Many of you have asked me, over the last couple of years, about seeing someone new. You have known that I’m not out looking. I’ve told some of you—probably all of you—“I’m too old to date.” You’ve argued with me. (And I love you too, kind people.) But I meant it. To be clear, what I have meant by this is that I am no longer in a season of life where it is appropriate, desirable, or in any way appealing to seek out a stranger, whose character, history, and integrity are unknown to me, for the purpose of starting a relationship. I am not a young woman with my life ahead of me and nothing to lose. Too many of my years have already passed, and the ones that remain are too precious to gamble away in that manner--or maybe I simply understand their value better than I did when I was young. Besides, I am no longer traveling alone. I have my boys, and not only do I no longer have the time or the interest to spend in discovery, but any risk to my traveling companions is an unacceptable one. Any possible new relationship for me has meant someone who would be a known quantity--in character, in faith, in integrity, and as a friend and advocate for both me and my children. But I have believed, in the past four years of living and parenting alone, that in the future there would somehow be room for a new relationship in my life. In some ways, I suppose the future is where I expected it to remain. However, the future, almost without my knowing it, has crept up on me.

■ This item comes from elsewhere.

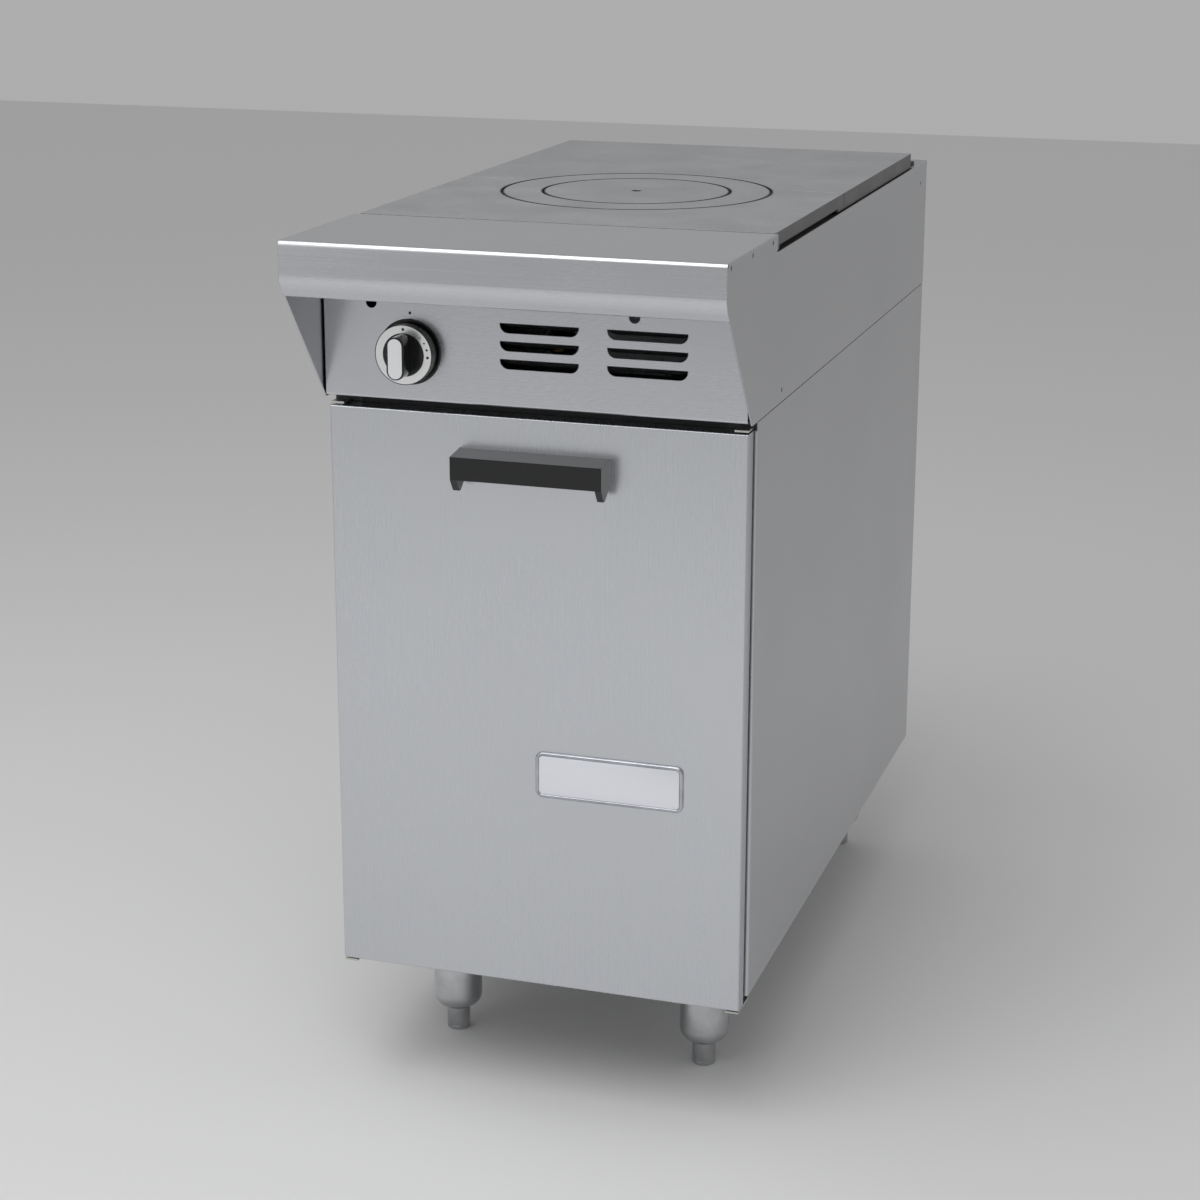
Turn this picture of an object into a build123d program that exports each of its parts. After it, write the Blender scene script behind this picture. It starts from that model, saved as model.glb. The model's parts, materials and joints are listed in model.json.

Stepping out, however slowly, into change, is a good development. Moving forward is what accomplishes the work of healing. But the work of healing, for all of us, is messy, and even when it brings long-term rewards, they are not without accompanying risks. Confusion, fear, grief, and pain are the companions of the joy, gratitude, and healing that are within reach if we can embrace the change in front of us.

It’s easy to understand, I think, how intimidating the future can sometimes seem. Navigating the unknown is always uncertain, often confusing, and sometimes downright scary. For example, the practical considerations in learning to approach an existing friendship in a new way are puzzling. A lot of odd conversations happen, especially around events of common interest, or with mutual friends, that we are now going to together, but both would have attended separately in any case. (My favorite? “How Will We Know We Are At This Thing Together”. Notice who we are concerned about making it clear to. We just do not know how to do this.) But change creates complexities for everyone, and this means that in addition to the confusion and uncertainty of finding a new path forward for myself, there can be anxiety and even fear when it comes to involving others. There is something intimidating about initiating a change in the way others understand my situation; and I’m discovering it can be even more complicated for friends and family to absorb the shift in an existing relationship than it might be to simply accept the presence of a whole new person in my life. Other people’s reactions to change in our lives can be a scary-seeming unknown that rivals, or even exceeds, our own.

In the face of all this, staying safely in the status quo can seem appealing. But not only would that mean missing out on what the future might have to offer, it’s only in moving forward that we discover the hidden things that have been holding us back. The older I get, the more I learn that approximately 73% of conquering fear is just figuring out what you are afraid of. In my case, I have been both surprised and alarmed to discover how much I have believed that moving into the future would somehow demonstrate proof of a lack of commitment to the past. I remind myself forcibly of someone who has suffered the death of a person close to them, and who fears that letting go of their grief will say to the world—and to themselves—that they never really cared for the one they have lost. I have had to realize, as I find myself waiting with fear for that judgement to come, that it exists only in my own heart. It has been difficult work to learn that, unless I can free myself of its expectation, staying safely sheltered in the sameness of the present is simply a way of making my life a shrine to the past.

And the past—oh, the past. Braving the uncertainty of the future and rejecting the false security of the present can be nothing to facing the pain of the past. Healing from old hurts is difficult enough when they are the only things in view, but they can bring pain in a whole new way when they are thrown into sharp contrast with new experiences. That first confirmation of a reality that has never been yours is like nothing else I know of; little compares to the surprise, the disbelief, and yes, I might even say the wonder--but few things can cause you to realize more deeply the extent of your loss. As a result, every moment of joy that comes with a step forward into the new and good can bring with it deep accompanying sadness over wounds inflicted and time lost; tears of gratitude are often equally mixed with those of grief. And yet, as always, there is no way out of our past but through. Full healing can never come until we have discovered the full extent of our wounds. And often, it's our very woundedness that refines us for the life that follows, deepening our wisdom, and heightening our appreciation.

Long after we have picked ourselves up, dusted ourselves off, and walked away from the wreckage, the promise of what might be requires us to keep moving, forward through struggle, uncertainty, and fear, feeling our way into the unknown, and ready to meet whatever obstacles we find there. If that's to be possible, this is what we have to know--our past doesn't need to define our present, but we can use what it teaches us to work toward our future. And thankfully, we don't have to have it all figured out to take a step.